I would love to catch a game. I have refrained from saying I told you so about recently departed Padres CEO Jeff Moorad but he turned out to be the pompous pretender I said he was. All hat and no cattle. Wonder if Moores will let them flounder? Now I can go back to being a Padres fan again. Hope they come to their senses and bring in the fences. Long right field turns our hitters into eunuchs and they are never the same again.

Also Allan, I know it sounds like heresy but I am not a Scully fan. Puts me to sleep. Would much rather listen to Jerry Coleman.

Nate Colbert


6 comments:

grumpy said...

you're right about Vin; he never stops talking...also, check out Don Normark's excellent photo book "Chavez Ravine 1949" (Chronicle, 2003)
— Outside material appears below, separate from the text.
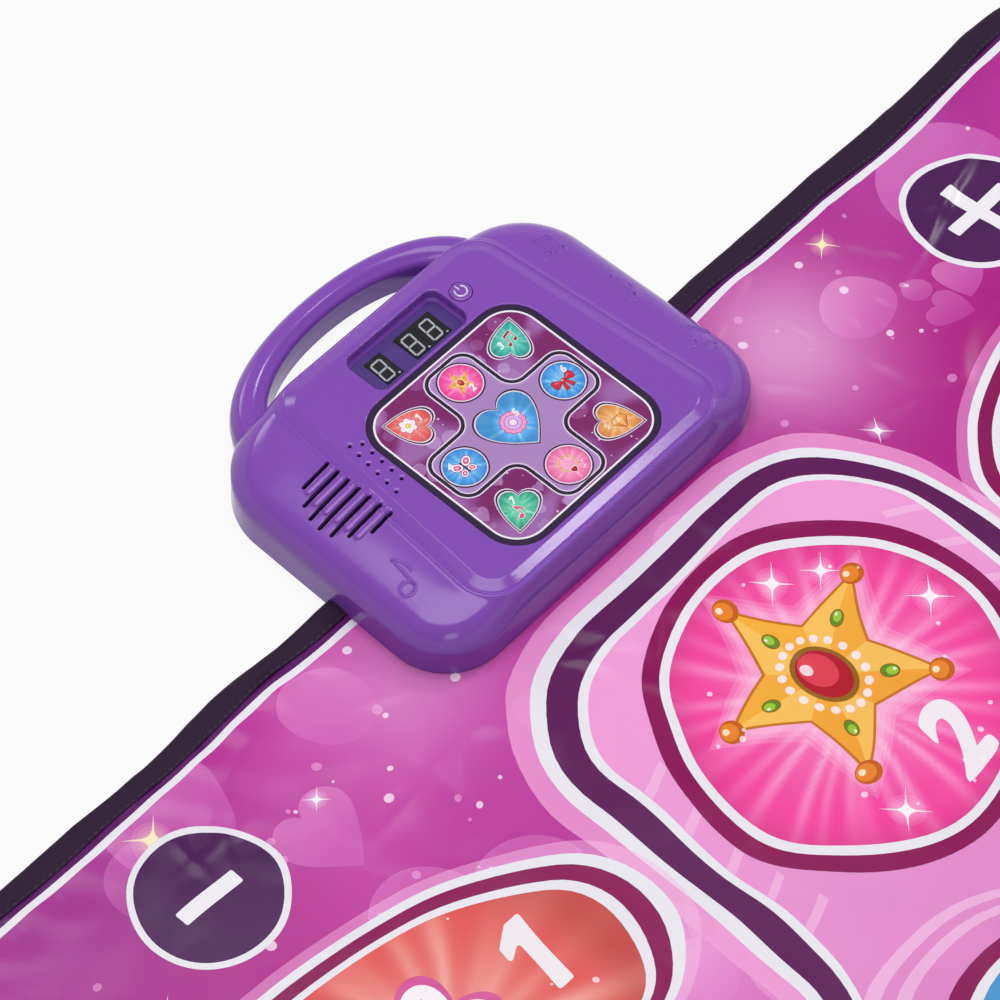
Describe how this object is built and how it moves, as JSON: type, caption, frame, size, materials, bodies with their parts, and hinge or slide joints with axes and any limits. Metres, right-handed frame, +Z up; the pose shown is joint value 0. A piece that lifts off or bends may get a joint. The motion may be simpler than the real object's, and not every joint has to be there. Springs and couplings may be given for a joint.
{
  "type": "electronic dance mat",
  "caption": "Padded vinyl dance mat with heart and round step pads, and a clamped-on carry console with a lit game panel, digit displays, speaker and handle.",
  "frame": {"origin": "on the floor, in the middle of the object's whole length and width", "axes": "+Z up; +Y from the player to the console's carry handle; +X to the right of a player who faces the console"},
  "size_m": [0.95, 1.1624, 0.0443],
  "materials": {
    "printed_vinyl": "satin printed vinyl laminated to foam",
    "pad_vinyl": "satin printed vinyl laminated to foam",
    "disc_vinyl": "satin printed vinyl laminated to foam",
    "binding_cloth": "woven tape, folded and stitched",
    "backing_cloth": "non-slip dotted cloth",
    "foam_sheet": "soft closed-cell foam sheet",
    "clear_film": "clear membrane film with printed contacts",
    "purple_plastic": "glossy moulded plastic",
    "violet_plastic": "glossy moulded plastic",
    "printed_panel": "printed translucent panel",
    "black_plastic": "moulded plastic",
    "white_plastic": "moulded translucent plastic",
    "circuit_board": "solder-masked laminate",
    "steel": "plated steel",
    "cone_paper": "pressed cone",
    "battery_jacket": "jacketed cell"
  },
  "bodies": {
    "mat": {"nonslip_backing": "backing_cloth", "base_foam": "foam_sheet", "contact_film": "clear_film", "cushion_foam": "foam_sheet", "mat_cover": "printed_vinyl", "edge_binding": "binding_cloth", "clamp_plate": "black_plastic", "clamp_screw_1": "steel", "clamp_screw_2": "steel", "clamp_screw_3": "steel", "clamp_screw_4": "steel", "case_screw_1": "steel", "case_screw_2": "steel", "bottom_case": "purple_plastic", "top_case": "purple_plastic", "carry_handle": "purple_plastic", "main_board": "circuit_board", "display_board": "circuit_board", "sound_chip": "black_plastic", "tail_connector": "white_plastic", "membrane_tail": "clear_film", "indicator_led_1": "white_plastic", "indicator_led_2": "white_plastic", "indicator_led_3": "white_plastic", "indicator_led_4": "white_plastic", "indicator_led_5": "white_plastic", "indicator_led_6": "white_plastic", "indicator_led_7": "white_plastic", "indicator_led_8": "white_plastic", "indicator_led_9": "white_plastic", "light_box": "white_plastic", "game_panel": "printed_panel", "display_tray": "violet_plastic", "single_digit_display": "black_plastic", "double_digit_display": "black_plastic", "power_switch": "black_plastic", "speaker_frame": "steel", "speaker_cone": "cone_paper", "speaker_magnet": "steel", "battery_1": "battery_jacket", "battery_2": "battery_jacket", "battery_3": "battery_jacket", "battery_contact_left": "steel", "battery_contact_right": "steel"},
    "pad_1": {"pad_1": "pad_vinyl"},
    "pad_2": {"pad_2": "pad_vinyl"},
    "pad_3": {"pad_3": "pad_vinyl"},
    "pad_4": {"pad_4": "pad_vinyl"},
    "pad_5": {"pad_5": "pad_vinyl"},
    "pad_6": {"pad_6": "pad_vinyl"},
    "pad_7": {"pad_7": "pad_vinyl"},
    "pad_8": {"pad_8": "pad_vinyl"},
    "pad_9": {"pad_9": "pad_vinyl"},
    "volume_down_pad": {"volume_down_pad": "disc_vinyl"},
    "volume_up_pad": {"volume_up_pad": "disc_vinyl"},
    "power_button": {"power_button": "purple_plastic"},
    "battery_door": {"battery_door": "purple_plastic", "door_screw": "steel"}
  },
  "joints": [
    {"name": "pad_1_press", "type": "slide", "parent": "mat", "child": "pad_1", "axis": [0, 0, -1], "range_m": [0, 0.001], "stiffness_N_per_m": 5000, "springref_m": -0.002},
    {"name": "pad_2_press", "type": "slide", "parent": "mat", "child": "pad_2", "axis": [0, 0, -1], "range_m": [0, 0.001], "stiffness_N_per_m": 5000, "springref_m": -0.002},
    {"name": "pad_3_press", "type": "slide", "parent": "mat", "child": "pad_3", "axis": [0, 0, -1], "range_m": [0, 0.001], "stiffness_N_per_m": 5000, "springref_m": -0.002},
    {"name": "pad_4_press", "type": "slide", "parent": "mat", "child": "pad_4", "axis": [0, 0, -1], "range_m": [0, 0.001], "stiffness_N_per_m": 5000, "springref_m": -0.002},
    {"name": "pad_5_press", "type": "slide", "parent": "mat", "child": "pad_5", "axis": [0, 0, -1], "range_m": [0, 0.001], "stiffness_N_per_m": 5000, "springref_m": -0.002},
    {"name": "pad_6_press", "type": "slide", "parent": "mat", "child": "pad_6", "axis": [0, 0, -1], "range_m": [0, 0.001], "stiffness_N_per_m": 5000, "springref_m": -0.002},
    {"name": "pad_7_press", "type": "slide", "parent": "mat", "child": "pad_7", "axis": [0, 0, -1], "range_m": [0, 0.001], "stiffness_N_per_m": 5000, "springref_m": -0.002},
    {"name": "pad_8_press", "type": "slide", "parent": "mat", "child": "pad_8", "axis": [0, 0, -1], "range_m": [0, 0.001], "stiffness_N_per_m": 5000, "springref_m": -0.002},
    {"name": "pad_9_press", "type": "slide", "parent": "mat", "child": "pad_9", "axis": [0, 0, -1], "range_m": [0, 0.001], "stiffness_N_per_m": 5000, "springref_m": -0.002},
    {"name": "volume_down_pad_press", "type": "slide", "parent": "mat", "child": "volume_down_pad", "axis": [0, 0, -1], "range_m": [0, 0.001], "stiffness_N_per_m": 5000, "springref_m": -0.002},
    {"name": "volume_up_pad_press", "type": "slide", "parent": "mat", "child": "volume_up_pad", "axis": [0, 0, -1], "range_m": [0, 0.001], "stiffness_N_per_m": 5000, "springref_m": -0.002},
    {"name": "power_button_press", "type": "slide", "parent": "mat", "child": "power_button", "axis": [0, 0, -1], "range_m": [0, 0.0008], "stiffness_N_per_m": 1200, "springref_m": -0.0015},
    {"name": "battery_door_hinge", "type": "hinge", "parent": "mat", "child": "battery_door", "pos_m": [0, 0.4585, 0.0012], "axis": [-1, 0, 0], "range_deg": [0, 100]}
  ]
}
http://www.amazon.com/Chavez-Ravine-1949-Don-Normark/dp/0811840573

North County Film Club said...

I lived right near Chavez Ravine (in Echo Park)in the late '70's. I was appalled at what they had done to the old Chavez Ravine and the people who lived there. And not being a baseball fan I wasn't too interested in Dodger Stadium. But I was close enough to hear the crack of the bat.
Which was much better, come to think of it, than the bomb blasts at Camp Pendleton.
Barbara

NYSTAN said...

fuck baseball....rah rah rah....
Ry Cooder wrote and recorded a magnificent suite about that very situation. It is called Chavez Ravine.
One does not have to be a fan of a particular team, race, nation religion etc, cause it is just some music...even a discussion about it brings out some nasty comments about what, the poor....homeless....migrant workers, illegals....some things never change,
Go Yankees....money talks!
Stan

Anonymous said...

Chavez Ravine was a 'poverty with a view' A unique barrio built on beautiful hillsides overlooking LA.
As a little boy who grew up in Highland Park I would go to Chavez Ravine to watch my father qualify (target practice) for the LAPD. One day my dad took me through Chavez Ravine and I saw all the construction going on. I asked him why they were bulldozing down all the old homes. He told me about Dodger Stadium being built. I thought it was an odd place to build a ballpark. They just kept bulldozing down hills until they created a big flat valley.
As for Vin Scully; You must be joking! Best baseball announcer to ever grace the microphone. I suppose Chick Hearn sucked too? What do you have? sleazebag Ted Leitner? Jerry Coleman, the malaprop king of baseball? Give me a break.
The SD Poodles have never won the big game and are headed for another last place dive, but the fairweather SoCal squirel squaders don't care anyway, they can look forward to another Norvy ChaCha's season to fail miserably or the Ass ticks to beat up on a host of cupcake universities and lose in the first round of March Madness to a real college team.

Blue Heron said...

Just to make one thing clear, Chick Hearn was a god. I preferred to listen to him with Lynn Shackelford (of moonshot fame).

grumpy said...

i love the bomb blasts on the base. find them very soothing.